_YOUR TASK:_
Only lines with the string "bodies" matter here; gather them from the material below.

_RAW DATA:_
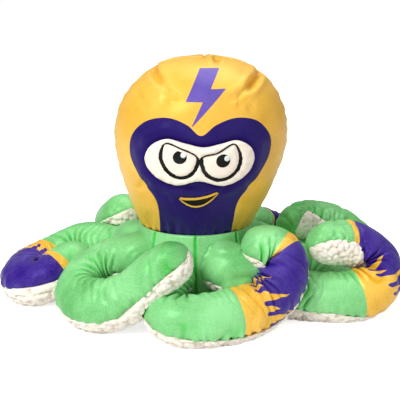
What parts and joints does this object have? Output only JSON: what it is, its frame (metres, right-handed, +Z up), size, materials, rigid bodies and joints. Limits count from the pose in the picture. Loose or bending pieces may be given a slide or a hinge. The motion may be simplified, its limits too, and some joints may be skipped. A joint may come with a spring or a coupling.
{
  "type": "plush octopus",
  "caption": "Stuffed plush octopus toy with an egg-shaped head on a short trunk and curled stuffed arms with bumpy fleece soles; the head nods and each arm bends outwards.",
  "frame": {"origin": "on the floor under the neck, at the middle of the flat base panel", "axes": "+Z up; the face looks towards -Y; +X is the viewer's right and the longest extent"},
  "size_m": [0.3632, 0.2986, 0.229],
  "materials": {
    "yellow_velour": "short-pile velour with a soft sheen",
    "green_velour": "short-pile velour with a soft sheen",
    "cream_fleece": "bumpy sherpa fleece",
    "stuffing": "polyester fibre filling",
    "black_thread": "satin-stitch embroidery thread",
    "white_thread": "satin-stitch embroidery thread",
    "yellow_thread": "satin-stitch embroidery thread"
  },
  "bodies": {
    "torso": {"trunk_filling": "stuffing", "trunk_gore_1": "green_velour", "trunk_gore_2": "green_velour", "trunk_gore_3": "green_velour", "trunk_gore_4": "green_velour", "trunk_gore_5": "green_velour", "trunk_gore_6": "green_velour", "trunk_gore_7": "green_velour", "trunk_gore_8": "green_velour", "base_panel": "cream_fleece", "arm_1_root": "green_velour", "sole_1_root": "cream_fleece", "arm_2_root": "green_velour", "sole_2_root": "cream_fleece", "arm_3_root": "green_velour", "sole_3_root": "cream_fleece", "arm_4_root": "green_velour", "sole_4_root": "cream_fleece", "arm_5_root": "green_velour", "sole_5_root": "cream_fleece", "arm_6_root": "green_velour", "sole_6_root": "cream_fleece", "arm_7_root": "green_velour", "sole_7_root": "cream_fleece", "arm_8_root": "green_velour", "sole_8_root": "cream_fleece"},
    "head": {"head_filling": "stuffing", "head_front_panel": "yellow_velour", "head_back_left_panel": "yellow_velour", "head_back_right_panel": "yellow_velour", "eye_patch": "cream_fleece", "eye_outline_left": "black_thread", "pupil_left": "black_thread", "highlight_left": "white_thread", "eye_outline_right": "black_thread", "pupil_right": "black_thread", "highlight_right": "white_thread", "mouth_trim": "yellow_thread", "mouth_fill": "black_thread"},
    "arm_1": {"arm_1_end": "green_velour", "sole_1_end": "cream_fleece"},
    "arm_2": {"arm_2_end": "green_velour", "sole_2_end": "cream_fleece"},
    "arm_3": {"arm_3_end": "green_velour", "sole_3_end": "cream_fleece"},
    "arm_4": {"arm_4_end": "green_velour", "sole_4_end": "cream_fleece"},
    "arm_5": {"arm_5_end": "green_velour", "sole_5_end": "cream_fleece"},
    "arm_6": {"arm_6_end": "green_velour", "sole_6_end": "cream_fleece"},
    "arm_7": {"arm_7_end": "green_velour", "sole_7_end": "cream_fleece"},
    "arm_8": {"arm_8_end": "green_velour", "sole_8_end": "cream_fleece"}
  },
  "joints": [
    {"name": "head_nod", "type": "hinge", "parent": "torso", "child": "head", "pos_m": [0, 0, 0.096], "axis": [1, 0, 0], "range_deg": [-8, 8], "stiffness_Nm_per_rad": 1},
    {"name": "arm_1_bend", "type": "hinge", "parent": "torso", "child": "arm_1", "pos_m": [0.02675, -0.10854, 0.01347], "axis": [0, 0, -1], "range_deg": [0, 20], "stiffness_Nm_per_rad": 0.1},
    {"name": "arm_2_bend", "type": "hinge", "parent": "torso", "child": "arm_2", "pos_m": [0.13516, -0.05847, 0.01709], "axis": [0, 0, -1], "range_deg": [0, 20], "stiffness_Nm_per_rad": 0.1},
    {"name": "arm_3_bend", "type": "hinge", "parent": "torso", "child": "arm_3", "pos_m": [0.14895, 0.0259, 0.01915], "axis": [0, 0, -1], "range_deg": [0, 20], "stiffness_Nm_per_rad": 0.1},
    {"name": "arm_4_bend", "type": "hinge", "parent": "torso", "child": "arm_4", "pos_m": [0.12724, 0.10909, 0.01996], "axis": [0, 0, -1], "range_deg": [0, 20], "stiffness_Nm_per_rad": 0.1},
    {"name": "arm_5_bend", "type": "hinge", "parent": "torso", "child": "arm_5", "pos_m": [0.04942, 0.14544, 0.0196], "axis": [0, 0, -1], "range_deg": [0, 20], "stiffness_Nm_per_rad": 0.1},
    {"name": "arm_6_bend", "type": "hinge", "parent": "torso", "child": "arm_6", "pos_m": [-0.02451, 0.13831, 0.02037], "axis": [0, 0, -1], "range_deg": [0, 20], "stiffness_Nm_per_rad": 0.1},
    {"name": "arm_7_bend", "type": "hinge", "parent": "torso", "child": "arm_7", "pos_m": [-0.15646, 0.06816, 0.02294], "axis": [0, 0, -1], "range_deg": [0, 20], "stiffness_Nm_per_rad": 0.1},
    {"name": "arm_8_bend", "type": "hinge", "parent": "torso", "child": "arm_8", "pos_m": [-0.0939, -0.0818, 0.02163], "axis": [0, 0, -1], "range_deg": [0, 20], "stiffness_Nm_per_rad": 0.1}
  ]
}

_RESPONSE:_
What parts and joints does this object have? Output only JSON: what it is, its frame (metres, right-handed, +Z up), size, materials, rigid bodies and joints. Limits count from the pose in the picture. Loose or bending pieces may be given a slide or a hinge. The motion may be simplified, its limits too, and some joints may be skipped. A joint may come with a spring or a coupling.
  "bodies": {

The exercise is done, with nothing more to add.